As you may imagine, the "check" you got is a fake, but the money you transferred to "her" is real. Furthermore, you're the one in trouble because it is YOU who passed a bad check at the bank, not the other perp. You felt compelled to help and you can't verify the story due to this fake time pressure (which also cannot be verified). Your oxytocin system was engaged to make you fall for a "con".

Oxytocin is not all powerful. It engages your emotional center, your "connection maker / interpreter", but your prefrontal cortex, your "logic processor", moderates the oxytocin influence on your brain. It is when you have an imbalance between the two, when you have a makings of a victim, or a conman.

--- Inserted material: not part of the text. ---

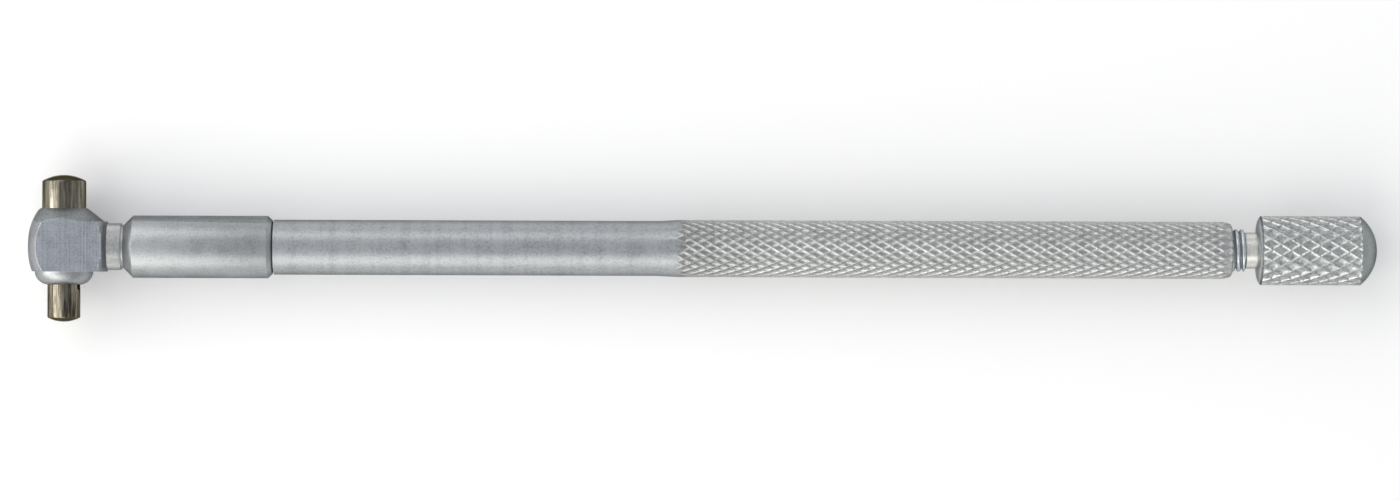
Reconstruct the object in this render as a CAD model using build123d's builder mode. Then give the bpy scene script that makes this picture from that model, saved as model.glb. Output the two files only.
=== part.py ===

A conman, who seriously lack oxytocin, does NOT reciprocate. In other words, s/he seems to have little or no sympathy or empathy, a lot like a sociopath. If you give one money, and expect him/her to give it back, s/he'll keep the money, then tell you it's your fault to trust him/her with the money. Yet somehow they can simulate vulnerability and thus induce OTHER PEOPLE to have oxytocin reactions.

A victim, on the other hand, has too much oxytocin and/or less prefrontal cortex that allows the logic processor to override the emotional actions caused by oxytocin, thus letting emotions do all the work, no logic is needed.

Yet much of scam (and a lot of MLM) is based on appeal to emotion, "go all in", "go for broke", "go big or go home", "avoid negativity", "fake it till you make it"... all these are cited over and over by various "coaches" and "speakers" and such.

They want you to engage your oxytocin system (esp. through MLM, which relies on social interactions), and hope you have a weak prefrontal cortex logic processor that will fail to override the oxytocin system, thus act upon whatever narrative they wish to convince you of, and that is how you get conned.